EXERCISE DESCRIPTION:
Quote the entries below from the line with "for name, piece" through the line with "calls for building", both ends included, and only those lines.
#####
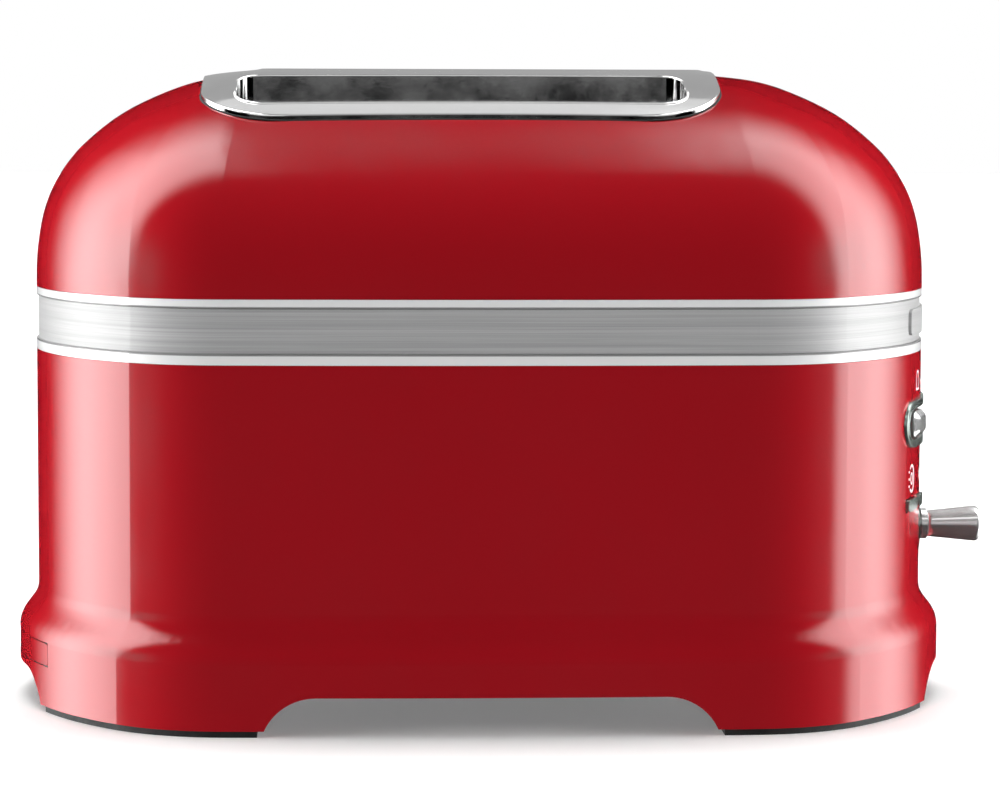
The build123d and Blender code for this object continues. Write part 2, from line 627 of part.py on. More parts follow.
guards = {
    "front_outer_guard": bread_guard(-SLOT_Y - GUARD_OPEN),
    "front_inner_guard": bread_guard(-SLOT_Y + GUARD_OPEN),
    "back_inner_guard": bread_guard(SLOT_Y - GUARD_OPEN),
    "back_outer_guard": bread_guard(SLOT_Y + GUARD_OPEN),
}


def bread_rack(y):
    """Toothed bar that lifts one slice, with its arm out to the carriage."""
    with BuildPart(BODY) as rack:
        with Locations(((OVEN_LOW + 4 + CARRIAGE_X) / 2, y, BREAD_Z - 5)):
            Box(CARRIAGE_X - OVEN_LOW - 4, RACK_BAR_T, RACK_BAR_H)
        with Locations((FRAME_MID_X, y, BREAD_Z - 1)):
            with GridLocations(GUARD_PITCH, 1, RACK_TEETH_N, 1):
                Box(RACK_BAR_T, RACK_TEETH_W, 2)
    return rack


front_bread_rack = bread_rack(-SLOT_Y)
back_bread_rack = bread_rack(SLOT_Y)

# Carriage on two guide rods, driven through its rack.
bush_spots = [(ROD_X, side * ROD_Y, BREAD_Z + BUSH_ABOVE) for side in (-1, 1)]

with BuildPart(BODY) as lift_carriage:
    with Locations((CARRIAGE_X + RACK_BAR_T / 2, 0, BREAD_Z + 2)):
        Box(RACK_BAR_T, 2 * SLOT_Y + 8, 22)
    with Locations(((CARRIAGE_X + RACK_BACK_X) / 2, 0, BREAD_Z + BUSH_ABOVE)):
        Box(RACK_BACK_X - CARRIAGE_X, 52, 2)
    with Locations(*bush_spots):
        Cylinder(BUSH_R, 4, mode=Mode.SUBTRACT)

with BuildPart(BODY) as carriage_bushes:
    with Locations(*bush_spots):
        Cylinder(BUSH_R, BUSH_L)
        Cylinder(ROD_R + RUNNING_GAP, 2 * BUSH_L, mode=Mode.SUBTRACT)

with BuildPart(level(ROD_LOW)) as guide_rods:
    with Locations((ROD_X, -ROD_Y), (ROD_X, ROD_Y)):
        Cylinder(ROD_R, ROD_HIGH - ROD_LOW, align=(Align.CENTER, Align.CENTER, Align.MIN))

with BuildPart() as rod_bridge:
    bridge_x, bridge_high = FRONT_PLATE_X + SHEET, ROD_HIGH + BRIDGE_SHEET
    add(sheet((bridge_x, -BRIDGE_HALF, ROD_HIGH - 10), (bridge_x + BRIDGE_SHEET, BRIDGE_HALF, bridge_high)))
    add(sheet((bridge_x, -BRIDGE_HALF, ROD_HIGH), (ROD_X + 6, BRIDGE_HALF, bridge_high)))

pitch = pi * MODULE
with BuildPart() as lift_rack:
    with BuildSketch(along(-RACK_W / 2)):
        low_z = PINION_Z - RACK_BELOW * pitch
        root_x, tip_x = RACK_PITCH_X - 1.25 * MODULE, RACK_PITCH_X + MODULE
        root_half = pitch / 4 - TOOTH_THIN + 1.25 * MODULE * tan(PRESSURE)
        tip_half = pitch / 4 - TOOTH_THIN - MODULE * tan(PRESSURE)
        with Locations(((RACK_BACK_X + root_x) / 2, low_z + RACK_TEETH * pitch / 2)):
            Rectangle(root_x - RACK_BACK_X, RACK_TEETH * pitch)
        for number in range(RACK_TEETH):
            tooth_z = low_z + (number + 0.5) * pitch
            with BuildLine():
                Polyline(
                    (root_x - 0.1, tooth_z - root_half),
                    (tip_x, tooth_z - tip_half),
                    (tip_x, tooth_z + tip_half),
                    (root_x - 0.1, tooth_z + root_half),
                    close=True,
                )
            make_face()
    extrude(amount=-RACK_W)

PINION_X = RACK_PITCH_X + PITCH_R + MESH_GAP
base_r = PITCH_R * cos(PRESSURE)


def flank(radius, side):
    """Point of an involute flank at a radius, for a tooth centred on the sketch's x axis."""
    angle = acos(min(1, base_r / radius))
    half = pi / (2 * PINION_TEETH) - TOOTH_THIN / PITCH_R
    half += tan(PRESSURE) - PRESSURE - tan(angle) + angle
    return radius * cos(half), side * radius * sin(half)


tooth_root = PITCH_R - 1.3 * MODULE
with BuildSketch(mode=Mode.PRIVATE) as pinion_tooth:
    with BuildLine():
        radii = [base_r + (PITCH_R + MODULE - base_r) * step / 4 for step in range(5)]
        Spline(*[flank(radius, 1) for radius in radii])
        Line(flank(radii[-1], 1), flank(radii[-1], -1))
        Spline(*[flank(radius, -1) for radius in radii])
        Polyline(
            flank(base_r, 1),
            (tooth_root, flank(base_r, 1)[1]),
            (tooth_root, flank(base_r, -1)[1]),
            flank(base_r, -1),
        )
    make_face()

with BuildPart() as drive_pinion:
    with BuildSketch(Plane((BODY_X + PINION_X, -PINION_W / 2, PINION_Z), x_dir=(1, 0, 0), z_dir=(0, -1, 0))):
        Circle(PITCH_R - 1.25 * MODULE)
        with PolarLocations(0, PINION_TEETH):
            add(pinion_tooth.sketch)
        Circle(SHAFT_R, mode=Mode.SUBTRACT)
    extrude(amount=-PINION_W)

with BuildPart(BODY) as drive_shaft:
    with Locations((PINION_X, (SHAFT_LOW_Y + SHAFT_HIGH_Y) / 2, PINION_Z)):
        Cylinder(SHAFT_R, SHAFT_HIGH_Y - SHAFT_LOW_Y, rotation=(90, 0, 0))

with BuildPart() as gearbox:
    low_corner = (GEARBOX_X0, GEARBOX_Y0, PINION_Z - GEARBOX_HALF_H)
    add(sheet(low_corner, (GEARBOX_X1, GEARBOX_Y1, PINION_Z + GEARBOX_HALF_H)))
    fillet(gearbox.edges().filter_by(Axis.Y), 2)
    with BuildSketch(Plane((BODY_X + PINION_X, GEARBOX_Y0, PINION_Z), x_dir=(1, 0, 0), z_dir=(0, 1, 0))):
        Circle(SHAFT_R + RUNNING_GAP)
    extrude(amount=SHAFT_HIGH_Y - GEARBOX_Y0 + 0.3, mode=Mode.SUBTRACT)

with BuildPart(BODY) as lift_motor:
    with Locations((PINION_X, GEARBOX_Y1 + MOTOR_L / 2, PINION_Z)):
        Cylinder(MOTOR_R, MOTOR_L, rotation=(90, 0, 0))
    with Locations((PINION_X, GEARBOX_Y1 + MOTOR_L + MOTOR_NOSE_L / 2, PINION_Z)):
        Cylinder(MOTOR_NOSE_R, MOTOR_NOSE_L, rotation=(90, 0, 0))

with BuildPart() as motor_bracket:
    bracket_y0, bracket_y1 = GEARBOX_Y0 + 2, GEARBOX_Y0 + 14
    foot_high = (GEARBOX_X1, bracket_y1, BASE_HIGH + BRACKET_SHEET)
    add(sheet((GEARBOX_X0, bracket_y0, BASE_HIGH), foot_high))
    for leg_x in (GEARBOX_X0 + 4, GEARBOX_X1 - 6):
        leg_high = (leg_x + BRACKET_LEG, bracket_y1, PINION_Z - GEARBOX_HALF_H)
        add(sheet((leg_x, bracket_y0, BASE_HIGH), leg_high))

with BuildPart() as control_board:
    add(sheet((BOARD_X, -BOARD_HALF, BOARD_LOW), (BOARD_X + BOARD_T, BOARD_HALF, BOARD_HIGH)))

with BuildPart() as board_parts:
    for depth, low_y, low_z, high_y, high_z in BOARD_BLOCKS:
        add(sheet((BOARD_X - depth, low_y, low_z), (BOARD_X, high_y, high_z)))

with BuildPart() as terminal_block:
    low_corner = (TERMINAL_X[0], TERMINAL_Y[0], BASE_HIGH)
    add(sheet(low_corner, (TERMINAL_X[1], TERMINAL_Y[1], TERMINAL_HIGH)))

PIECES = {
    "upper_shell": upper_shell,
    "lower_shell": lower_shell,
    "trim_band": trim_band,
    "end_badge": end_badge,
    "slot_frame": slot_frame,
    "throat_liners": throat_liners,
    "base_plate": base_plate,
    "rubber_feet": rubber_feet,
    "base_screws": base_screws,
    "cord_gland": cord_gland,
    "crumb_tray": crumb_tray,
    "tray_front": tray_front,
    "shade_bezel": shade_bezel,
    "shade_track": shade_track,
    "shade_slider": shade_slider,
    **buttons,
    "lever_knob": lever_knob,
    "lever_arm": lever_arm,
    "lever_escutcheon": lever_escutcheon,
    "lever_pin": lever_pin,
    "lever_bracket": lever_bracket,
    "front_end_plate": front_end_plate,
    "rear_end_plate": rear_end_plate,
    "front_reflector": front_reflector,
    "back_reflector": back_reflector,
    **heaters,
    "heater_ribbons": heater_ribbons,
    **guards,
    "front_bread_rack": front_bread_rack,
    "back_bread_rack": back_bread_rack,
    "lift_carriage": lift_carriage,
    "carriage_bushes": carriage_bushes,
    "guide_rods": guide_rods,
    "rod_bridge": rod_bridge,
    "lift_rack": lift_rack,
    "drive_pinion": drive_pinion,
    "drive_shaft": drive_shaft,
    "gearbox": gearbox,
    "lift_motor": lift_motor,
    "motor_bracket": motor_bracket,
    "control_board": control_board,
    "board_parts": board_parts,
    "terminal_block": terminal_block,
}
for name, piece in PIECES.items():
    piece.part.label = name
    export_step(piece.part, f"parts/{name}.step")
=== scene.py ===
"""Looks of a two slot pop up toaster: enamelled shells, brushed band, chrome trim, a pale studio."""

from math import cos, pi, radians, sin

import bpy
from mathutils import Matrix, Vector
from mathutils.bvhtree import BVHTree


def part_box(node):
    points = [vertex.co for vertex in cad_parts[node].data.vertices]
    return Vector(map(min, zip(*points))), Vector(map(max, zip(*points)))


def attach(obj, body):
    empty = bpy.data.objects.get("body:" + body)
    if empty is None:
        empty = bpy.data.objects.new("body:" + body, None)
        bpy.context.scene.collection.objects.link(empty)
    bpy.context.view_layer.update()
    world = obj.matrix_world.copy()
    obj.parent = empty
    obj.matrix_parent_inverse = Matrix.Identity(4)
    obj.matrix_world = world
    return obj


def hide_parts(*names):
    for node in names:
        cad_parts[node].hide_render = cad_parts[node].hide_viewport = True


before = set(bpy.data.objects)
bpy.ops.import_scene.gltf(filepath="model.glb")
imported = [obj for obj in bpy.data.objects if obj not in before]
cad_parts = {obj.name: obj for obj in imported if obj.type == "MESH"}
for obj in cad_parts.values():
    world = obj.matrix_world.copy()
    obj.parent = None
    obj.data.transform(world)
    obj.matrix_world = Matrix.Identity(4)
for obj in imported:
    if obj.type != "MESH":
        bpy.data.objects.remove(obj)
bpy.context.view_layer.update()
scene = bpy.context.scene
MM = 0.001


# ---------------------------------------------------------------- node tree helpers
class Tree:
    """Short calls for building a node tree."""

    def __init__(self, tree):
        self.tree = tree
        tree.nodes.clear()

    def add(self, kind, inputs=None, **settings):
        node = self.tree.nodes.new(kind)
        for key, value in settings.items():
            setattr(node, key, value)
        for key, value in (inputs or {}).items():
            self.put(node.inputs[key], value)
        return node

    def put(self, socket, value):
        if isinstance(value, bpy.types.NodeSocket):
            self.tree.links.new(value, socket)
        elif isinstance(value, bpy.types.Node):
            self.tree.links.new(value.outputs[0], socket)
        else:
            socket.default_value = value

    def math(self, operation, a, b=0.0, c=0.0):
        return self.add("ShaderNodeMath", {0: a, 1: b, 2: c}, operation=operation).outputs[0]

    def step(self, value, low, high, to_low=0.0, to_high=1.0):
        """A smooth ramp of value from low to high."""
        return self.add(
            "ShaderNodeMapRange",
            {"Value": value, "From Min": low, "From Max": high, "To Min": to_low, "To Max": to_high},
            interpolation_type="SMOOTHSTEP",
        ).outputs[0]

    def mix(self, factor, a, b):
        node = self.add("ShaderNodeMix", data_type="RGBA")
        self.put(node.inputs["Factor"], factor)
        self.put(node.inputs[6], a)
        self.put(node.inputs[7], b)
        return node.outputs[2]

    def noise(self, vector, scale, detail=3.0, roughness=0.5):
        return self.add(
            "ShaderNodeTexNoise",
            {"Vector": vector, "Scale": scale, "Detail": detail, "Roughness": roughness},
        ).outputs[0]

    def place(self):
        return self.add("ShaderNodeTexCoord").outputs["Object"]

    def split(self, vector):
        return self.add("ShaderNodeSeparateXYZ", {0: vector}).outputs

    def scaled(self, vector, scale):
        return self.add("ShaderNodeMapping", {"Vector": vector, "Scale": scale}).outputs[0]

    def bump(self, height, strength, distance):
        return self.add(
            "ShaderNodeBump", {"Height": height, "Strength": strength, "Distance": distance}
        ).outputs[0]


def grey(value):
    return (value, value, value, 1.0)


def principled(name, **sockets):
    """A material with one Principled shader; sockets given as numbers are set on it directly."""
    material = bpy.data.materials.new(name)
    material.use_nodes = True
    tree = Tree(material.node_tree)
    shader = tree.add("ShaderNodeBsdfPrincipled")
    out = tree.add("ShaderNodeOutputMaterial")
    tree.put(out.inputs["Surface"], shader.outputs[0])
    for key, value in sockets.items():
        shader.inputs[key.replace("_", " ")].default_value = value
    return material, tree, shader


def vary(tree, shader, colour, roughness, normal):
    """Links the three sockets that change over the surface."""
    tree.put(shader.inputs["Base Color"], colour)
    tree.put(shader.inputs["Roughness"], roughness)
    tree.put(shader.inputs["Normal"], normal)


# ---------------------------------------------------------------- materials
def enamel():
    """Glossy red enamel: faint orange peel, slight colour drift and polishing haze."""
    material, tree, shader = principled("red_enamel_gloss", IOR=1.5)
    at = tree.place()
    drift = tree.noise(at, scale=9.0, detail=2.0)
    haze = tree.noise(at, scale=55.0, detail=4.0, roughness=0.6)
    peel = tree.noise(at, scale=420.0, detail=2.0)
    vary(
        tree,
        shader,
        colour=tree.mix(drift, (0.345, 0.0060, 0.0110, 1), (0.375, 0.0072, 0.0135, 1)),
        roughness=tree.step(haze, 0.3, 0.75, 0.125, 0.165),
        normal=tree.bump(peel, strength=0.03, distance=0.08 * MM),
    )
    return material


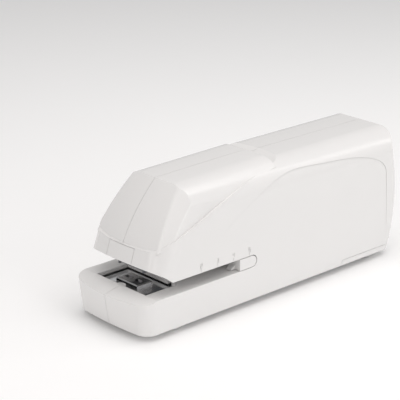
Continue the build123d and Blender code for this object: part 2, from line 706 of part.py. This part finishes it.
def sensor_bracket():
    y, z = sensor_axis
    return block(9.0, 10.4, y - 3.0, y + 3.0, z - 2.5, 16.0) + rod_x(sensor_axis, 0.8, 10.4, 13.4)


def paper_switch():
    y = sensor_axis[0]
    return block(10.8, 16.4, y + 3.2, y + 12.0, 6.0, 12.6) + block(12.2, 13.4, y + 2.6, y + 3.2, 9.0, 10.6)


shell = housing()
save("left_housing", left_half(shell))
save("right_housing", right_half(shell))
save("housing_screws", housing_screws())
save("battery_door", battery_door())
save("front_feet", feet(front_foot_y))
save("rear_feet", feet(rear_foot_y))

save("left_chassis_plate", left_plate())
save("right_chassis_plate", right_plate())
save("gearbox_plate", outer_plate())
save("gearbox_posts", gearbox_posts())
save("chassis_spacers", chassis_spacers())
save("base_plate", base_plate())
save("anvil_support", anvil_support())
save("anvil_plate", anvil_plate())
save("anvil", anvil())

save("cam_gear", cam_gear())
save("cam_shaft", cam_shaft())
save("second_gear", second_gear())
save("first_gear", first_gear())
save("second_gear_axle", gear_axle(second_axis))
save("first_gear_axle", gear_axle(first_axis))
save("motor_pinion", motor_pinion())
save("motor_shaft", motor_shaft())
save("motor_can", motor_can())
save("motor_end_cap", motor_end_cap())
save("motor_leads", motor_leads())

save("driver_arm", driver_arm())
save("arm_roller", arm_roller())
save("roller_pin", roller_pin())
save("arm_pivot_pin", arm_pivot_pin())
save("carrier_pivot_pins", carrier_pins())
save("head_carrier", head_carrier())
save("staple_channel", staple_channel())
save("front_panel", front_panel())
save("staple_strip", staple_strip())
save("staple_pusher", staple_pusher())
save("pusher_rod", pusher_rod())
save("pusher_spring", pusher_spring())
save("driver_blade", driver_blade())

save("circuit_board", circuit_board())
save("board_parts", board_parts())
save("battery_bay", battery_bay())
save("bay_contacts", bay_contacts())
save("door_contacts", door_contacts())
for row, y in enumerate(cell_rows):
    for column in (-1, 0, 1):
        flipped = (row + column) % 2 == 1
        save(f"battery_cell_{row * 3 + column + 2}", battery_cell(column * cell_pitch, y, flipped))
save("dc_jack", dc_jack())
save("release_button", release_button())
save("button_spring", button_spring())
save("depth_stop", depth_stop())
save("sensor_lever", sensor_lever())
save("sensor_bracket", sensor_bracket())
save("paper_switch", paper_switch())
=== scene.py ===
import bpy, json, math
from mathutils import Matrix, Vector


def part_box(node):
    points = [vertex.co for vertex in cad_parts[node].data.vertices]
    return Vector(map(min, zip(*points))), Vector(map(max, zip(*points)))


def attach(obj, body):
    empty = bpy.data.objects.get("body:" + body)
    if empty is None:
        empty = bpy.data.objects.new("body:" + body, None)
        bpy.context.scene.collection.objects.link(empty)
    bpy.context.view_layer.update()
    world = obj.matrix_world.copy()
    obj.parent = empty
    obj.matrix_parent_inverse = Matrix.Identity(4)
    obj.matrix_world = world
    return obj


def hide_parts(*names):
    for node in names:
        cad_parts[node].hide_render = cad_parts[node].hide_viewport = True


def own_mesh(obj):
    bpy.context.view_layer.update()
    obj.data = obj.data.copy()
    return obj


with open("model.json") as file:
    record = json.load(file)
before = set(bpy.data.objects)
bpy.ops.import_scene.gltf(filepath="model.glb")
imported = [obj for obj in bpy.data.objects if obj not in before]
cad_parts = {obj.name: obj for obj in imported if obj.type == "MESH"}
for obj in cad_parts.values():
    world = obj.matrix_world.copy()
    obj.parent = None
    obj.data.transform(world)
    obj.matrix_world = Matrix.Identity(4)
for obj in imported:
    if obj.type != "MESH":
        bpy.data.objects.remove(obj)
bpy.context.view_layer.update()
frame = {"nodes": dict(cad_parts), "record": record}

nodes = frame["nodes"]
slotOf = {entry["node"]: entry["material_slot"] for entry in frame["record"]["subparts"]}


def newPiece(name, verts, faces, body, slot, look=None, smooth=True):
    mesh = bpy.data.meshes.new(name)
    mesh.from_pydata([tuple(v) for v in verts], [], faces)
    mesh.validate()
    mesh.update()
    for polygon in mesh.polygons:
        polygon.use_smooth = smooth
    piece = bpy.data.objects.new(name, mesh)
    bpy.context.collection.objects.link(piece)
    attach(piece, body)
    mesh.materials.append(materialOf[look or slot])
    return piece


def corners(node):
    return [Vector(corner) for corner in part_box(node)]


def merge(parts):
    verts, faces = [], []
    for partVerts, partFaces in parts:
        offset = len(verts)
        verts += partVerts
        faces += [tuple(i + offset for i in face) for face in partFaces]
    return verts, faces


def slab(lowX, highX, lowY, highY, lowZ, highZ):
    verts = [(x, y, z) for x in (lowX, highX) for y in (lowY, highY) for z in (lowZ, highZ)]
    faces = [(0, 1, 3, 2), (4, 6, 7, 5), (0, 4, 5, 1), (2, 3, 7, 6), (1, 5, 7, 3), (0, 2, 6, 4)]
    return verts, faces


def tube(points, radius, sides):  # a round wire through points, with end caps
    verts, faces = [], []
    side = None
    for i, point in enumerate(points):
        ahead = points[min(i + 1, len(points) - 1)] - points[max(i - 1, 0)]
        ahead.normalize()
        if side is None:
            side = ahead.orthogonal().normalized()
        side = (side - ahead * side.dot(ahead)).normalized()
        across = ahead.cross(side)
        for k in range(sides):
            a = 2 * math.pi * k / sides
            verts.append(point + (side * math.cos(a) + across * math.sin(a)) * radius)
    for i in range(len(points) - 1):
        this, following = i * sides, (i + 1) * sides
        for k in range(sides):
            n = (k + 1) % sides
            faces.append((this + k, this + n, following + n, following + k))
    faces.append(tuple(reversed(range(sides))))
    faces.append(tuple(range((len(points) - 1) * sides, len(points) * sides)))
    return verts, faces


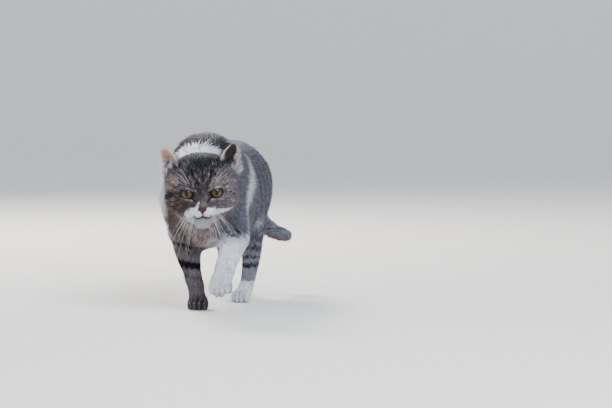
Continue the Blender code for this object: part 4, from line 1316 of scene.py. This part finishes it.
#####
RESPONSE TO THE TASK:
for name, piece in PIECES.items():
    piece.part.label = name
    export_step(piece.part, f"parts/{name}.step")
=== scene.py ===
"""Looks of a two slot pop up toaster: enamelled shells, brushed band, chrome trim, a pale studio."""

from math import cos, pi, radians, sin

import bpy
from mathutils import Matrix, Vector
from mathutils.bvhtree import BVHTree


def part_box(node):
    points = [vertex.co for vertex in cad_parts[node].data.vertices]
    return Vector(map(min, zip(*points))), Vector(map(max, zip(*points)))


def attach(obj, body):
    empty = bpy.data.objects.get("body:" + body)
    if empty is None:
        empty = bpy.data.objects.new("body:" + body, None)
        bpy.context.scene.collection.objects.link(empty)
    bpy.context.view_layer.update()
    world = obj.matrix_world.copy()
    obj.parent = empty
    obj.matrix_parent_inverse = Matrix.Identity(4)
    obj.matrix_world = world
    return obj


def hide_parts(*names):
    for node in names:
        cad_parts[node].hide_render = cad_parts[node].hide_viewport = True


before = set(bpy.data.objects)
bpy.ops.import_scene.gltf(filepath="model.glb")
imported = [obj for obj in bpy.data.objects if obj not in before]
cad_parts = {obj.name: obj for obj in imported if obj.type == "MESH"}
for obj in cad_parts.values():
    world = obj.matrix_world.copy()
    obj.parent = None
    obj.data.transform(world)
    obj.matrix_world = Matrix.Identity(4)
for obj in imported:
    if obj.type != "MESH":
        bpy.data.objects.remove(obj)
bpy.context.view_layer.update()
scene = bpy.context.scene
MM = 0.001


# ---------------------------------------------------------------- node tree helpers
class Tree:
    """Short calls for building a node tree."""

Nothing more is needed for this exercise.